PROBLEM TO SOLVE: Find the line containing "if empty is". Return it and every line after it, unchanged, up to and including the last line.

MATERIAL PROVIDED:
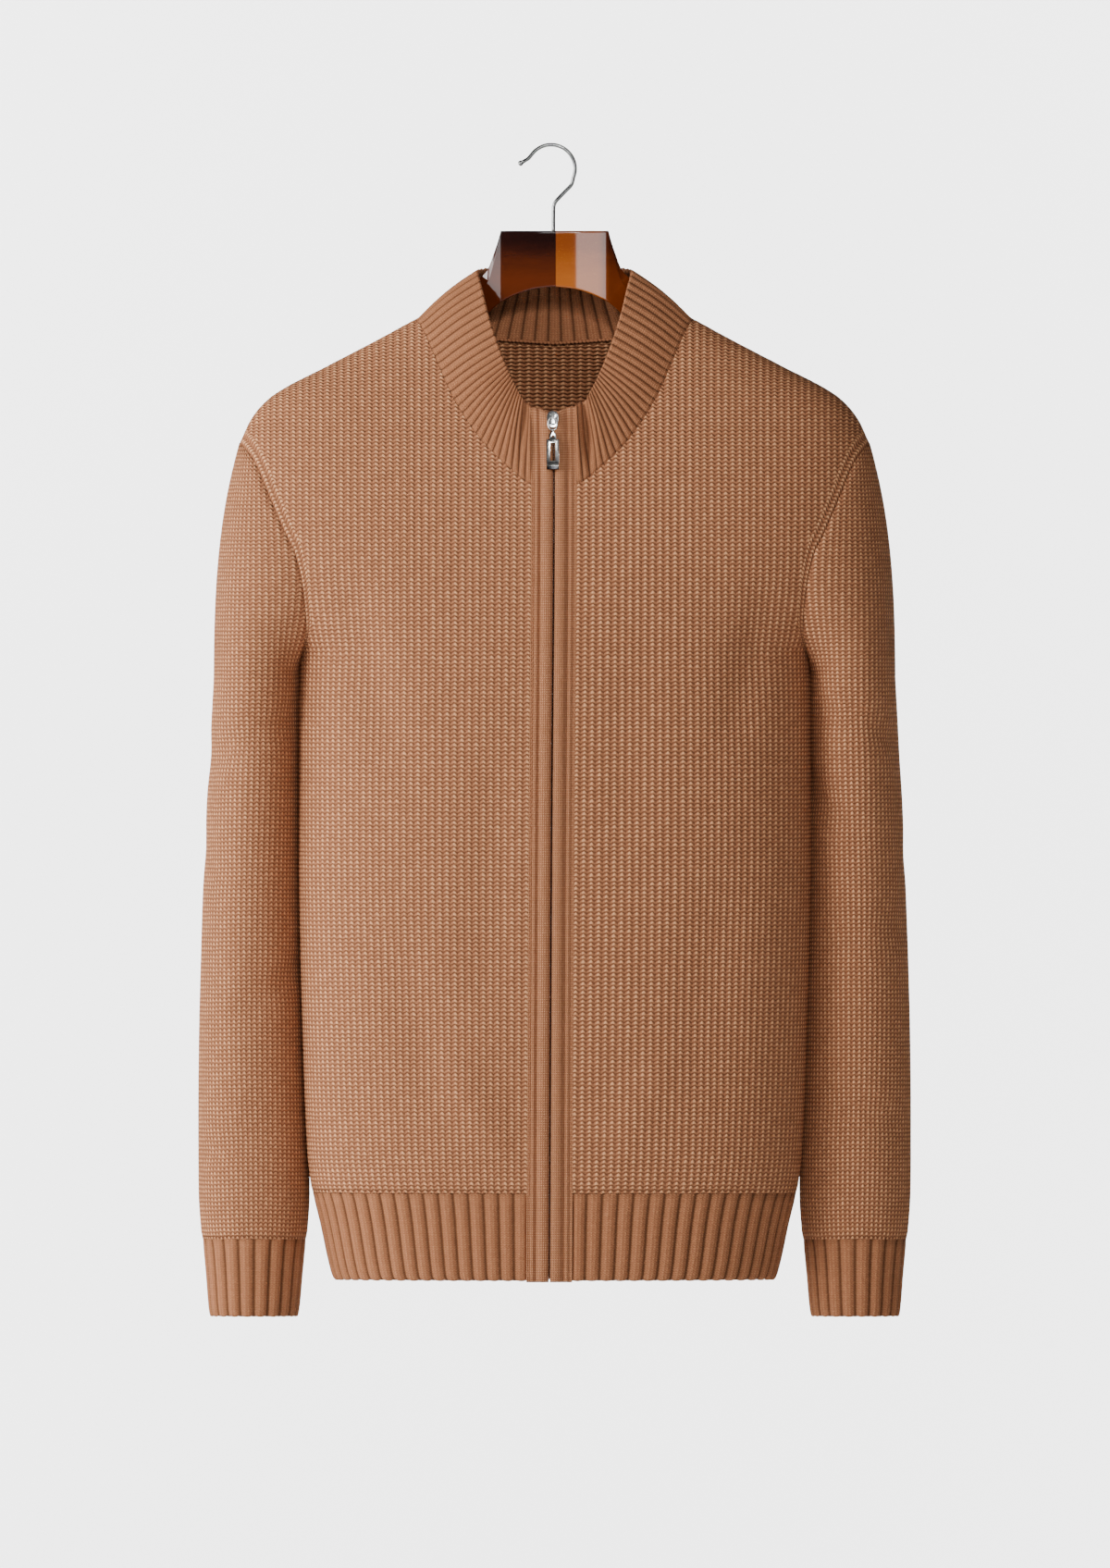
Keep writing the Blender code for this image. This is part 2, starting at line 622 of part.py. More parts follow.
def strip(name, profile, side, top, end, look):
    """A strip that follows the zip, with one section of this profile on each row."""
    shape = bmesh.new()
    loops = []
    stretches = zip((PLACKET_TOP, NECK_FRONT, HEM_TOP), (NECK_FRONT, HEM_TOP, HEM_END), PLACKET_ROWS)
    drops = np.concatenate([np.linspace(*stretch, endpoint=False) for stretch in stretches] + [[HEM_END]])
    for drop in np.clip(drops, top, end):
        face = float(front_face(drop))
        middle = float(zip_x(drop))
        loops.append([shape.verts.new((middle + side * p.across, face - p.out, -drop)) for p in profile])
    for low, high in zip(loops, loops[1:]):
        for at in range(len(profile)):
            after = (at + 1) % len(profile)
            shape.faces.new((low[at], low[after], high[after], high[at]))
    shape.faces.new(loops[0])
    shape.faces.new(loops[-1])
    return add_object(name, shape, look)


def block(size, centre):
    """A box as a bmesh, by its size and centre."""
    shape = bmesh.new()
    bmesh.ops.create_cube(shape, size=1.0)
    bmesh.ops.scale(shape, vec=size, verts=shape.verts)
    bmesh.ops.translate(shape, vec=centre, verts=shape.verts)
    return shape


def ring(radius_across, radius_up, wire, steps, centre, upright):
    """A ring of round wire. It lies parallel to the cloth, or edge on when upright."""
    shape = bmesh.new()
    loops = []
    for step in range(steps):
        turn = 2 * pi * step / steps
        loop = []
        for corner in range(ROUND_WIRE_SIDES):
            angle = 2 * pi * corner / ROUND_WIRE_SIDES
            far = 1 + wire * cos(angle) / radius_across
            high = 1 + wire * cos(angle) / radius_up
            across = radius_across * far * cos(turn)
            up = radius_up * high * sin(turn)
            side = wire * sin(angle)
            point = (side, across, up) if upright else (across, side, up)
            loop.append(shape.verts.new([a + b for a, b in zip(centre, point)]))
        loops.append(loop)
    for at in range(steps):
        low, high = loops[at], loops[(at + 1) % steps]
        for corner in range(ROUND_WIRE_SIDES):
            after = (corner + 1) % ROUND_WIRE_SIDES
            shape.faces.new((low[corner], low[after], high[after], high[corner]))
    return shape


def outline_plate(outline, thickness, centre_y):
    """A flat plate parallel to the cloth, from its outline as (x, z) corners."""
    shape = bmesh.new()
    front = [shape.verts.new((x, centre_y - thickness / 2, z)) for x, z in outline]
    back = [shape.verts.new((x, centre_y + thickness / 2, z)) for x, z in outline]
    shape.faces.new(front)
    shape.faces.new(back)
    for at in range(len(outline)):
        after = (at + 1) % len(outline)
        shape.faces.new((front[at], front[after], back[after], back[at]))
    return shape


def joined(name, shapes, look, cut=()):
    """One solid from overlapping shapes, less the cutters."""
    made = tilted(add_object(name, shapes[0], look))
    for operation, others in (("UNION", shapes[1:]), ("DIFFERENCE", cut)):
        for at, other in enumerate(others):
            helper = tilted(add_object(f"{name}_{operation.lower()}_{at}", other, look))
            helper.hide_render = True
            helper.display_type = "WIRE"
            modifier = made.modifiers.new(helper.name, "BOOLEAN")
            modifier.operation = operation
            modifier.solver = "EXACT"
            modifier.object = helper
    return made


def tilted(made):
    """Leans a metal piece of the zip with the cloth behind it, about the middle of the slider."""
    middle_drop = (SLIDER_TOP + SLIDER_END) / 2
    pivot = Vector((0.0, float(front_face(middle_drop)), -middle_drop))
    lean = Matrix.Rotation(radians(SLIDER_TILT), 4, "X")
    made.matrix_world = Matrix.Translation(pivot) @ lean @ Matrix.Translation(-pivot)
    return made


def slider(look):
    """The slider: a rounded face plate, a crown for the link, a post through the slit and a back plate."""
    middle = float(zip_x(LINK_TOP))
    face = float(front_face((SLIDER_TOP + SLIDER_END) / 2))
    height = SLIDER_END - SLIDER_TOP
    level = -(SLIDER_TOP + SLIDER_END) / 2
    plate = []
    for corner in range(PLATE_CORNERS):
        turn = 2 * pi * corner / PLATE_CORNERS
        taper = 1 - PLATE_TAPER * (1 - sin(turn))
        plate.append((middle + SLIDER_WIDTH / 2 * cos(turn) * taper, level + height / 2 * sin(turn)))
    face_mid = face - sum(SLIDER_FACE) / 2
    shapes = [outline_plate(plate, SLIDER_FACE[1] - SLIDER_FACE[0], face_mid)]
    post_depth = SLIDER_FACE[1] - SLIDER_BACK[0] - 2 * STEP_IN
    post_mid = face - (SLIDER_FACE[1] + SLIDER_BACK[0]) / 2
    shapes.append(block((SLIDER_POST, post_depth, height * POST_SHARE), (middle, post_mid, level)))
    back_size = (SLIDER_WIDTH * BACK_SHARE, SLIDER_BACK[1] - SLIDER_BACK[0], height * BACK_SHARE)
    shapes.append(block(back_size, (middle, face - sum(SLIDER_BACK) / 2, level)))
    foot_top, hole_top, hole_end, foot_end = CROWN_FEET
    root = SLIDER_FACE[1] - SINK
    tip = CROWN_OUT - STEP_IN
    for top, end in ((foot_top, hole_top), (hole_end, foot_end)):
        size = (CROWN_WIDTH, tip - root, end - top)
        shapes.append(block(size, (middle, face - (tip + root) / 2, -(top + end) / 2)))
    bar = (CROWN_WIDTH - STEP_IN, CROWN_THICK, foot_end - foot_top - 2 * STEP_IN)
    shapes.append(block(bar, (middle, face - CROWN_OUT + CROWN_THICK / 2, -(foot_top + foot_end) / 2)))
    return joined("zip_slider", shapes, look)


def link(look):
    middle = float(zip_x(LINK_TOP))
    face = float(front_face((SLIDER_TOP + SLIDER_END) / 2))
    centre = (middle, face - LINK_OUT, -(LINK_TOP + LINK_END) / 2)
    shape = ring(LINK_HALF_WIDTH, (LINK_END - LINK_TOP) / 2, LINK_WIRE, LINK_STEPS, centre, upright=False)
    return tilted(add_object("zip_link", shape, look))


def pull(look):
    """The pull: a small eye round the link, a tongue, an open frame and a solid block at its foot."""
    middle = float(zip_x(LINK_TOP))
    face = float(front_face((SLIDER_TOP + SLIDER_END) / 2)) - LINK_OUT
    shapes = [ring(EYE_RADIUS, EYE_RADIUS, EYE_WIRE, EYE_STEPS, (middle, face, -LINK_END), upright=True)]
    width, top, end = TONGUE
    neck = width * TONGUE_NECK / 2
    tongue = [
        (middle - neck, -top),
        (middle + neck, -top),
        (middle + width / 2, -(top + TONGUE_SLOPE)),
        (middle + width / 2, -end),
        (middle - width / 2, -end),
        (middle - width / 2, -(top + TONGUE_SLOPE)),
    ]
    shapes.append(outline_plate(tongue, TONGUE_THICK, face))
    frame_end = BLOCK_TOP + SINK
    frame_middle = -(PULL_TOP + frame_end) / 2
    shapes.append(block((PULL_WIDTH, PULL_THICK, frame_end - PULL_TOP), (middle, face, frame_middle)))
    block_size = (PULL_WIDTH - 2 * STEP_IN, BLOCK_THICK, PULL_END - BLOCK_TOP)
    shapes.append(block(block_size, (middle, face, -(BLOCK_TOP + PULL_END) / 2)))
    slot_width, slot_top, slot_end = PULL_SLOT
    slot_middle = -(slot_top + slot_end) / 2
    slot = block((slot_width, 4 * PULL_THICK, slot_end - slot_top), (middle, face, slot_middle))
    return joined("zip_pull", shapes, look, cut=(slot,))


def hanger_half(side, look):
    """Half of the wood, as a loft of eight-cornered sections from the joint to the tip."""
    shape = bmesh.new()
    loops = []
    for station in HANGER:
        corners = (
            (station.crown, station.top),
            (station.half_depth, station.top + station.shoulder),
            (station.half_depth, station.bottom - HANGER_CHAMFER),
            (station.half_depth - HANGER_CHAMFER, station.bottom),
        )
        both = [*((-y, z) for y, z in corners), *corners[::-1]]
        x = max(station.x, HALF_SEAM) * side + HANGER_JOINT * (station.x == 0)
        loops.append([shape.verts.new((x, y, -z)) for y, z in both])
    for low, high in zip(loops, loops[1:]):
        for at in range(len(low)):
            after = (at + 1) % len(low)
            shape.faces.new((low[at], low[after], high[after], high[at]))
    shape.faces.new(loops[0])
    shape.faces.new(loops[-1])
    return add_object("hanger_left" if side > 0 else "hanger_right", shape, look, smooth_angle=20.0)


def hook(look):
    """The steel hook: a round wire from the lip, over the bend and down to the wood."""
    start, end = HOOK_ARC
    turns = [radians(start + (end - start) * step / HOOK_STEPS) for step in range(HOOK_STEPS + 1)]
    centre_x, centre_z = HOOK_CENTRE
    bend = [(centre_x + HOOK_RADIUS * cos(turn), centre_z + HOOK_RADIUS * sin(turn)) for turn in turns]
    path = [(p.x, -p.drop) for p in HOOK_LIP] + bend + [(p.x, -p.drop) for p in (*HOOK_TAIL, *HOOK_STEM)]
    curve = bpy.data.curves.new("hook_wire", "CURVE")
    curve.dimensions = "3D"
    curve.bevel_depth = WIRE
    curve.bevel_resolution = 2
    curve.use_fill_caps = True
    spline = curve.splines.new("POLY")
    spline.points.add(len(path) - 1)
    for point, (x, z) in zip(spline.points, path):
        point.co = (x, 0.0, z, 1.0)
    spline.use_smooth = True
    curve.materials.append(look)
    made = bpy.data.objects.new("hook_wire", curve)
    bpy.context.scene.collection.objects.link(made)
    ball = bmesh.new()
    bmesh.ops.create_uvsphere(ball, u_segments=12, v_segments=8, radius=BALL_RADIUS)
    bmesh.ops.translate(ball, vec=(BALL.x, 0.0, -BALL.drop), verts=ball.verts)
    add_object("hook_tip", ball, look)


def build():
    clear_scene()
    knit = material("camel wool knit", CAMEL, 0.9)
    tape = material("zip tape", RUST_TAPE, 0.9)
    chrome = material("chrome", CHROME, 0.2, 1.0)
    dark_chrome = material("dark chrome", DARK_CHROME, 0.25, 1.0)
    wood = material("varnished wood", VARNISHED_WOOD, 0.25)

    fronts, back = panels()
    plain_wall("back", back, knit, 0.0)
    collar(fronts, back, knit)
    ribbed_wall("hem_back", hem_grid(1, 0), knit, 0.0, BAND_WALL, HEM_RIB_ROWS)
    for side, name in ((1, "left"), (-1, "right")):
        plain_wall(f"front_{name}", fronts[side], knit, 0.0)
        grid = sleeve_grid(armhole_loop(fronts[side], back, side), side)
        middle = side * (SLEEVE[0].inner + SLEEVE[0].outer) / 2
        plain_wall(f"sleeve_{name}", grid, knit, middle, loop=True)
        ribbed_wall(f"cuff_{name}", cuff_grid(side), knit, middle, BAND_WALL, CUFF_RIB_ROWS, loop=True)
        ribbed_wall(f"hem_front_{name}", hem_grid(-1, side), knit, 0.0, BAND_WALL, HEM_RIB_ROWS)
        strip(f"placket_{name}", PLACKET, side, PLACKET_TOP, HEM_END, knit)
        strip(f"zip_tape_{name}", TAPE, side, TAPE_TOP, TAPE_END, tape)
        hanger_half(side, wood)
    slider(chrome)
    link(chrome)
    pull(dark_chrome)
    hook(chrome)


build()
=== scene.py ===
# %% [markdown]
# # A ribbed zip cardigan on a wooden hanger
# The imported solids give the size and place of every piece. This file dresses them: each cloth piece becomes a
# thin knitted shell with real wales or ribs, and the zip, the hook and the wood get their finer shapes and finishes.
# We start by loading the frame, with each solid's place moved into its mesh.

# %% Load the frame
from collections import namedtuple
from math import cos, pi, radians, sin

import bmesh
import bpy
import numpy as np
from mathutils import Matrix, Vector


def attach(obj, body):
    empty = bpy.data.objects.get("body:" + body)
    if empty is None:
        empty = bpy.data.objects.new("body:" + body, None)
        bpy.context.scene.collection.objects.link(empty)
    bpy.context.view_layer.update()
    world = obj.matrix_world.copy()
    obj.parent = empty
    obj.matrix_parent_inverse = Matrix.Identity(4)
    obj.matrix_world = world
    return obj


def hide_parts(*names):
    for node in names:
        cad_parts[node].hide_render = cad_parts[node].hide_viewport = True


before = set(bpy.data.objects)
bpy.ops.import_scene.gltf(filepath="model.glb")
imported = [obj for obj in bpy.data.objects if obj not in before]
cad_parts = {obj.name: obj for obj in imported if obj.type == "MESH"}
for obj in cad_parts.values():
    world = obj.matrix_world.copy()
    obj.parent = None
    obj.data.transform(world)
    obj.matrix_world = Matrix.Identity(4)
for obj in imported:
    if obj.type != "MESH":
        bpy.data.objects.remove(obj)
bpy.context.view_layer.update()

# %% [markdown]
# ## Writing a material as sums
# A knitted surface is a pattern of waves, so its material is mostly arithmetic. Wiring Math nodes by hand is slow
# and hard to read. One small class wraps a socket, so that an ordinary Python sum adds the nodes it needs.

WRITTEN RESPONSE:
    if empty is None:
        empty = bpy.data.objects.new("body:" + body, None)
        bpy.context.scene.collection.objects.link(empty)
    bpy.context.view_layer.update()
    world = obj.matrix_world.copy()
    obj.parent = empty
    obj.matrix_parent_inverse = Matrix.Identity(4)
    obj.matrix_world = world
    return obj


def hide_parts(*names):
    for node in names:
        cad_parts[node].hide_render = cad_parts[node].hide_viewport = True


before = set(bpy.data.objects)
bpy.ops.import_scene.gltf(filepath="model.glb")
imported = [obj for obj in bpy.data.objects if obj not in before]
cad_parts = {obj.name: obj for obj in imported if obj.type == "MESH"}
for obj in cad_parts.values():
    world = obj.matrix_world.copy()
    obj.parent = None
    obj.data.transform(world)
    obj.matrix_world = Matrix.Identity(4)
for obj in imported:
    if obj.type != "MESH":
        bpy.data.objects.remove(obj)
bpy.context.view_layer.update()

# %% [markdown]
# ## Writing a material as sums
# A knitted surface is a pattern of waves, so its material is mostly arithmetic. Wiring Math nodes by hand is slow
# and hard to read. One small class wraps a socket, so that an ordinary Python sum adds the nodes it needs.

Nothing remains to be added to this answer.